ROANOKE TIMES

                         Roanoke Times
                 Copyright (c) 1995, Landmark Communications, Inc.

DATE: SUNDAY, May 27, 1990                   TAG: 9005270232
SECTION: SPORTS                    PAGE: B9   EDITION: METRO 
SOURCE: RANDY KING SPORTSWRITER
DATELINE: CONCORD, N.C.                                LENGTH: Medium


JARRETT LEADS WHEN IT COUNTS

Dale Jarrett led for one lap Saturday at Charlotte Motor Speedway, but he picked the right lap to lead.

Jarrett slipped under Dick Trickle in the fourth turn of the final lap and beat him to the finish line by 3 feet to win the Champion 300 NASCAR Busch Grand National race.

The tight finish marked the third time in less than a week that a race at the speedway has been decided by less than a car length.

Trickle, who beat Rob Moroso by 6 inches in Sunday's Winston Open, found himself on the wrong end this time.

After leading 114 of the first 199 laps, Trickle's Pontiac pushed high in turn four, allowing Jarrett room to move underneath and score his fourth career Grand National victory.

"At the end, I just kept working and working on Dick hoping to find somewhere to beat him," Jarrett said. "I noticed he was washing up the track a little in [turns] three and four.

"Finally, on the last lap he got a little loose and left me a slight opening. I took my car down low and luckily it stuck."

Trickle said his Pontiac had handling problems in the final 15 miles of the 300-mile run.

"I was just trying to keep on the bottom," Trickle said. "I got in the last corner over there and the car was way loose. It bobbled up the track. Something just took the car up.

"I had to lift on the gas to keep it from getting away from me. Jarrett got an opening and took advantage. Maybe with one more lap I could have beaten him [Jarrett].

"I could tell he had me at the finish, just like I had Moroso last Sunday. Man, I do so good for 199 laps to do so bad on the last lap."

Harry Gant finished third after his Ed Whitaker team, based in Abingdon, Va., worked all night to fix his Oldsmobile after a crash in practice Friday. Sterling Marlin and Virginian Tommy Ellis completed the top five.

Jimmy Hensley, of Horsepasture, Va., finished behind Davey Allison in seventh.

It was a bad day for Chuck Bown and his Hensley Racing team from Ridgeway, Va. Bown's Pontiac cut a tire 15 laps into the race, lost a lap in the pits and finished 17th.

Hensley, who entered the day 54 points behind first-place Bown in the GN title race, cut his deficit to 20.
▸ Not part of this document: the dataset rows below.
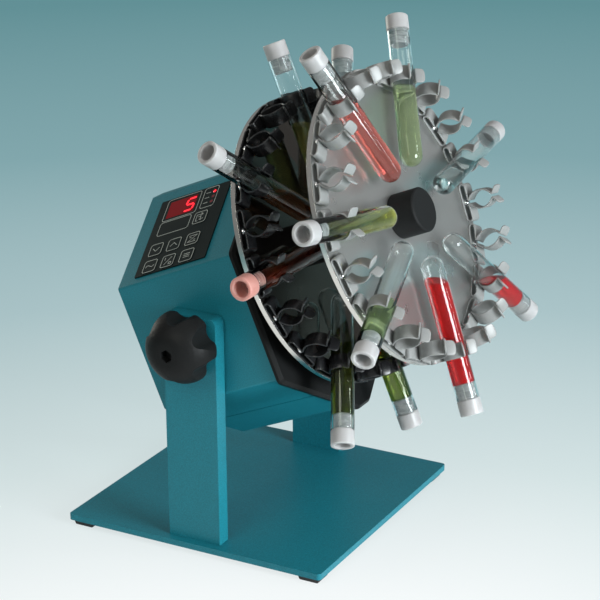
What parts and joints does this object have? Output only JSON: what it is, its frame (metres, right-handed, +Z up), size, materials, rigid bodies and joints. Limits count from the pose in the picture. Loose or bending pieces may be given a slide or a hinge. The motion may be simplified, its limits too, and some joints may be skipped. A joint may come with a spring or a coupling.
{
  "type": "tube rotator",
  "caption": "Bench tube rotator: a tilting motor head on a two-post stand turns two discs with spring clips that hold test tubes.",
  "frame": {"origin": "middle of the footprint between the four feet, on the bench", "axes": "the disc side faces -Y, +X to its right as seen from the back, +Z up; the tilt axis is along X"},
  "size_m": [0.2613, 0.2525, 0.3169],
  "materials": {
    "teal_paint": "fine textured powder coat, satin",
    "black_rubber": "matte",
    "steel": "plated",
    "black_plastic": "fine satin moulding",
    "membrane": "satin printed film",
    "red_window": "dark red, clear",
    "red_led": "moulded lens",
    "circuit": "solder resist",
    "iron_core": "laminated core",
    "bronze": "sintered",
    "polished_aluminium": "fine brushed, near mirror",
    "black_clip": "black coated spring steel",
    "grey_clip": "light grey coated spring steel",
    "chrome": "polished",
    "clear_glass": "clear",
    "white_cap": "translucent polythene",
    "liquid": "coloured liquids"
  },
  "bodies": {
    "stand": {"base_plate": "teal_paint", "foot_front_left": "black_rubber", "foot_front_right": "black_rubber", "foot_rear_left": "black_rubber", "foot_rear_right": "black_rubber", "foot_screws": "steel", "upright_left": "teal_paint", "upright_right": "teal_paint", "upright_screws": "steel"},
    "knob_left": {"star_knob_left": "black_plastic", "clamp_stud_left": "steel"},
    "knob_right": {"star_knob_right": "black_plastic", "clamp_stud_right": "steel"},
    "rotor": {"drive_shaft": "steel", "rear_hub": "polished_aluminium", "rear_disc": "polished_aluminium", "spacer": "black_plastic", "front_disc": "polished_aluminium", "hub_knob": "black_plastic", "rear_clips": "black_clip", "front_clips": "grey_clip", "rear_clip_screws": "chrome", "front_clip_screws": "chrome", "rear_tubes": "clear_glass", "front_tubes": "clear_glass", "rear_caps": "white_cap", "front_caps": "white_cap", "tube_liquids": "liquid"},
    "rocker": {"switch_rocker": "black_plastic"},
    "key_down_body": {"key_down": "membrane"},
    "key_up_body": {"key_up": "membrane"},
    "key_turn_body": {"key_turn": "membrane"},
    "key_wave_body": {"key_wave": "membrane"},
    "key_start_body": {"key_start": "membrane"},
    "key_set_body": {"key_set": "membrane"},
    "key_repeat_body": {"key_repeat": "membrane"},
    "head": {"housing_upper": "teal_paint", "housing_lower": "teal_paint", "rear_panel": "teal_paint", "rear_panel_screws": "steel", "front_plate": "black_plastic", "pivot_boss_left": "steel", "pivot_boss_right": "steel", "friction_washer_left": "black_plastic", "friction_washer_right": "black_plastic", "keypad_overlay": "membrane", "display_window": "red_window", "display_module": "circuit", "indicator_leds": "red_led", "control_board": "circuit", "power_supply": "iron_core", "chassis_plate": "steel", "motor_plate": "steel", "motor_screws": "steel", "gearbox": "steel", "motor": "steel", "front_bearing": "bronze", "mains_inlet": "black_plastic", "inlet_pins": "steel", "switch_frame": "black_plastic"}
  },
  "joints": [
    {"name": "head_tilt", "type": "hinge", "parent": "stand", "child": "head", "pos_m": [0, 0, 0.138], "axis": [-1, 0, 0], "range_deg": [-23, 67]},
    {"name": "rotor_spin", "type": "hinge", "parent": "head", "child": "rotor", "pos_m": [0, -0.04697, 0.18547], "axis": [0, -0.9205, 0.3907], "continuous": true},
    {"name": "knob_left_turn", "type": "hinge", "parent": "head", "child": "knob_left", "pos_m": [-0.0975, 0, 0.138], "axis": [-1, 0, 0], "range_deg": [0, 360]},
    {"name": "knob_right_turn", "type": "hinge", "parent": "head", "child": "knob_right", "pos_m": [0.0975, 0, 0.138], "axis": [1, 0, 0], "range_deg": [0, 360]},
    {"name": "key_down_press", "type": "slide", "parent": "head", "child": "key_down_body", "axis": [0.522, -0.3333, -0.7852], "range_m": [0, 0.0004], "stiffness_N_per_m": 1500, "springref_m": -0.0003},
    {"name": "key_up_press", "type": "slide", "parent": "head", "child": "key_up_body", "axis": [0.522, -0.3333, -0.7852], "range_m": [0, 0.0004], "stiffness_N_per_m": 1500, "springref_m": -0.0003},
    {"name": "key_turn_press", "type": "slide", "parent": "head", "child": "key_turn_body", "axis": [0.522, -0.3333, -0.7852], "range_m": [0, 0.0004], "stiffness_N_per_m": 1500, "springref_m": -0.0003},
    {"name": "key_wave_press", "type": "slide", "parent": "head", "child": "key_wave_body", "axis": [0.522, -0.3333, -0.7852], "range_m": [0, 0.0004], "stiffness_N_per_m": 1500, "springref_m": -0.0003},
    {"name": "key_start_press", "type": "slide", "parent": "head", "child": "key_start_body", "axis": [0.522, -0.3333, -0.7852], "range_m": [0, 0.0004], "stiffness_N_per_m": 1500, "springref_m": -0.0003},
    {"name": "key_set_press", "type": "slide", "parent": "head", "child": "key_set_body", "axis": [0.522, -0.3333, -0.7852], "range_m": [0, 0.0004], "stiffness_N_per_m": 1500, "springref_m": -0.0003},
    {"name": "key_repeat_press", "type": "slide", "parent": "head", "child": "key_repeat_body", "axis": [0.522, -0.3333, -0.7852], "range_m": [0, 0.0004], "stiffness_N_per_m": 1500, "springref_m": -0.0003},
    {"name": "switch_rock", "type": "hinge", "parent": "head", "child": "rocker", "pos_m": [0.018, 0.02446, 0.09268], "axis": [1, 0, 0], "range_deg": [-20, 0]}
  ]
}
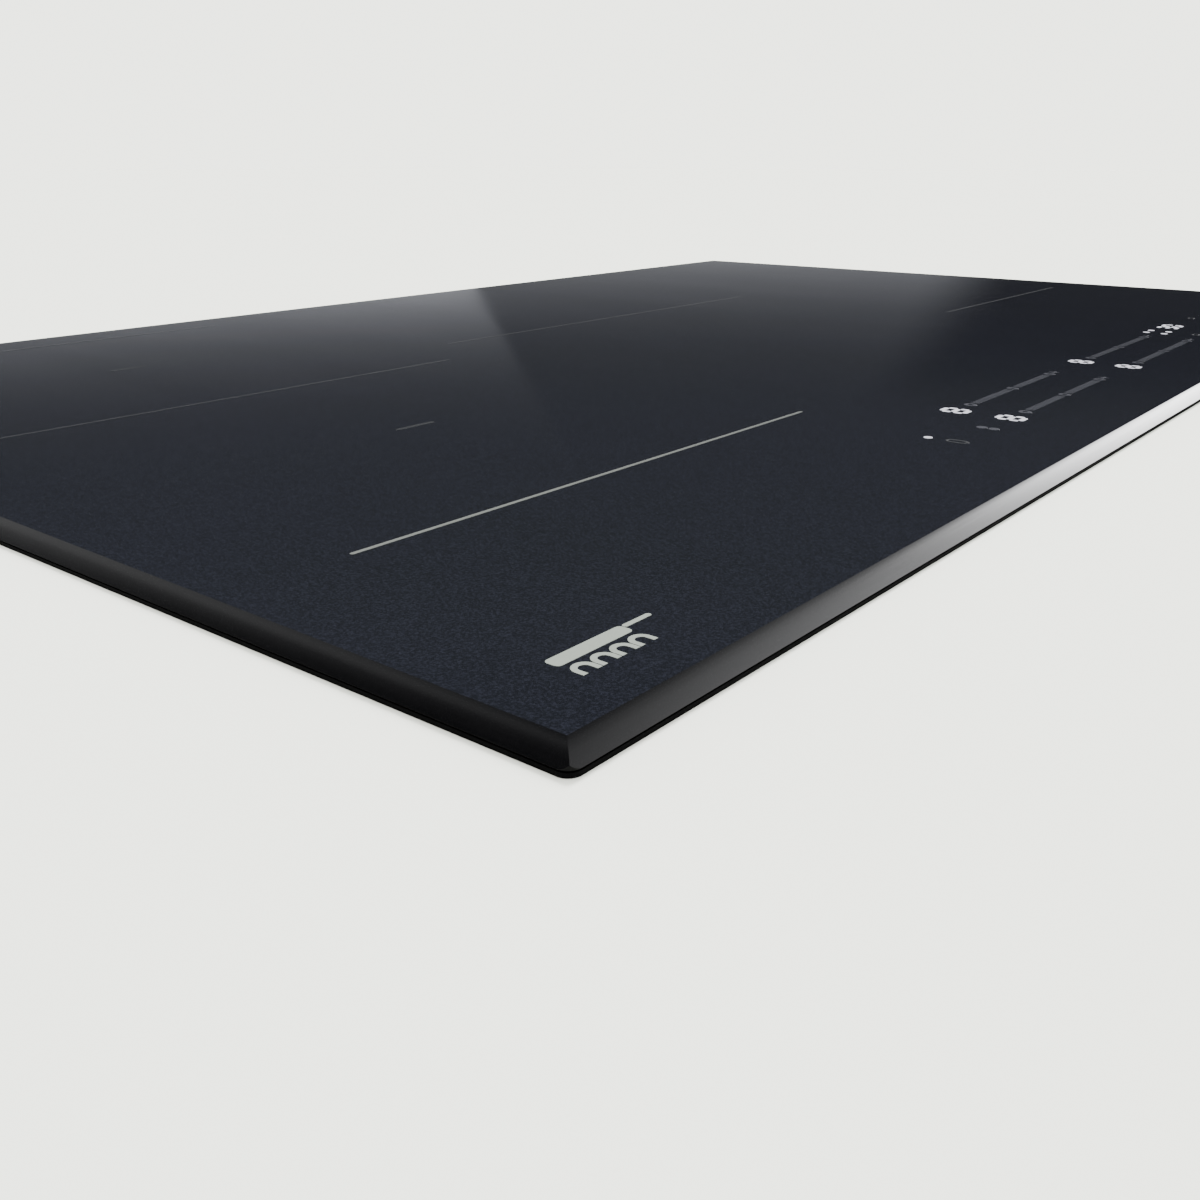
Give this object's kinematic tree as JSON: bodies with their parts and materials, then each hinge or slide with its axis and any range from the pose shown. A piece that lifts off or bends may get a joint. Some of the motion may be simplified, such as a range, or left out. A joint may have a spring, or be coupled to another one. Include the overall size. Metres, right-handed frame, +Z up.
{
  "type": "induction cooktop",
  "caption": "Flush built-in induction hob: a black glass plate with a wide bevel and touch controls over a shallow vented steel housing with coils, fans and worktop clamps.",
  "frame": {"origin": "middle of the hob on the plane of the housing's underside", "axes": "+X to the hob's right, +Y to its rear, +Z up; the controls are at the -Y edge"},
  "size_m": [0.8, 0.51, 0.055],
  "materials": {
    "black_glass": "polished black glass ceramic",
    "black_seal": "matt foam",
    "zinc_steel": "zinc-coated sheet",
    "aluminium": "mill finish",
    "black_plastic": "fine grain",
    "white_plastic": "matt",
    "copper_litz": "lacquered copper strands",
    "grey_ferrite": "sintered",
    "pale_mica": "flaky mica sheet",
    "green_board": "solder mask",
    "dark_resin": "moulded epoxy",
    "display_face": "smoked"
  },
  "bodies": {
    "hob": {"glass_top": "black_glass", "rim_seal": "black_seal", "support_frame": "zinc_steel", "bottom_tray": "zinc_steel", "carrier_plate_left": "aluminium", "carrier_plate_right": "aluminium", "ferrite_left_front": "grey_ferrite", "former_left_front": "black_plastic", "winding_left_front": "copper_litz", "mica_left_front": "pale_mica", "sensor_left_front": "white_plastic", "ferrite_left_rear": "grey_ferrite", "former_left_rear": "black_plastic", "winding_left_rear": "copper_litz", "mica_left_rear": "pale_mica", "sensor_left_rear": "white_plastic", "ferrite_centre": "grey_ferrite", "former_centre": "black_plastic", "winding_centre": "copper_litz", "mica_centre": "pale_mica", "sensor_centre": "white_plastic", "ferrite_right": "grey_ferrite", "former_right": "black_plastic", "winding_right": "copper_litz", "mica_right": "pale_mica", "sensor_right": "white_plastic", "board_tray_left": "black_plastic", "power_board_left": "green_board", "power_module_left": "dark_resin", "heatsink_left": "aluminium", "capacitor_left": "dark_resin", "choke_left": "copper_litz", "fan_housing_left": "black_plastic", "board_tray_right": "black_plastic", "power_board_right": "green_board", "power_module_right": "dark_resin", "heatsink_right": "aluminium", "capacitor_right": "dark_resin", "choke_right": "copper_litz", "fan_housing_right": "black_plastic", "filter_board": "green_board", "filter_choke": "copper_litz", "terminal_box": "black_plastic", "terminal_block": "white_plastic", "cable_gland": "black_seal", "control_housing": "black_plastic", "control_board": "green_board", "display_left_rear": "display_face", "display_left_front": "display_face", "display_right_rear": "display_face", "display_right_front": "display_face", "display_timer": "display_face"},
    "fan_rotor_left": {"fan_rotor_left": "black_plastic"},
    "fan_rotor_right": {"fan_rotor_right": "black_plastic"},
    "terminal_cover": {"terminal_cover": "black_plastic"},
    "clamp_front_left": {"clamp_front_left": "zinc_steel"},
    "clamp_front_right": {"clamp_front_right": "zinc_steel"},
    "clamp_rear_left": {"clamp_rear_left": "zinc_steel"},
    "clamp_rear_right": {"clamp_rear_right": "zinc_steel"}
  },
  "joints": [
    {"name": "fan_left_spin", "type": "hinge", "parent": "hob", "child": "fan_rotor_left", "pos_m": [-0.18, 0.155, 0.018], "axis": [0, 0, 1], "continuous": true},
    {"name": "fan_right_spin", "type": "hinge", "parent": "hob", "child": "fan_rotor_right", "pos_m": [0.18, 0.155, 0.018], "axis": [0, 0, 1], "continuous": true},
    {"name": "terminal_cover_hinge", "type": "hinge", "parent": "hob", "child": "terminal_cover", "pos_m": [-0.295, 0.245, 0.0035], "axis": [-1, 0, 0], "range_deg": [0, 90]},
    {"name": "clamp_front_left_swing", "type": "hinge", "parent": "hob", "child": "clamp_front_left", "pos_m": [-0.358, -0.203, 0.002], "axis": [0, 0, 1], "range_deg": [0, 90]},
    {"name": "clamp_front_right_swing", "type": "hinge", "parent": "hob", "child": "clamp_front_right", "pos_m": [0.358, -0.203, 0.002], "axis": [0, 0, -1], "range_deg": [0, 90]},
    {"name": "clamp_rear_left_swing", "type": "hinge", "parent": "hob", "child": "clamp_rear_left", "pos_m": [-0.358, 0.203, 0.002], "axis": [0, 0, -1], "range_deg": [0, 90]},
    {"name": "clamp_rear_right_swing", "type": "hinge", "parent": "hob", "child": "clamp_rear_right", "pos_m": [0.358, 0.203, 0.002], "axis": [0, 0, 1], "range_deg": [0, 90]}
  ]
}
Jarrett earned $25,475 for his second GN victory at Charlotte. The 32-year-old driver from Conover, N.C., also won the race in 1988.

Dale Earnhardt, the odds-on favorite in today's Coca-Cola 600 Winston Cup event, finished eighth. On lap 31, Earnhardt tapped Darrell Waltrip sideways, forcing Waltrip to spin. Waltrip's Chevrolet later blew an engine and finished 29th.

Rick Mast, of Rockbridge Baths, Va., also lost an engine and finished 32nd.

Jarrett averaged 132.337 mph. Eight cautions slowed the pace for 29 laps.

\ LUGNUTS: GN director Robert Black announced Saturday that drivers Tommy Ellis and L.D. Ottinger have been fined $500 and placed on probation of the remainder of the season for their parts in an incident last week at Hickory (N.C.) Speedway. Ellis and Ottinger wrecked each other on the race's "cool-down" lap, then exchanged heated words on pit road. . . . Mike Beam said he will resign as crew chief for Bill Elliott's Ford team at the end of the season, perhaps earlier. Beam will join forces with a new Winston Cup team being formed by Charlotte businessman Sam McMahon. Barry Dodson, current crew chief for Rusty Wallace, figures to head the new operation, with Jarrett expected to be the driver.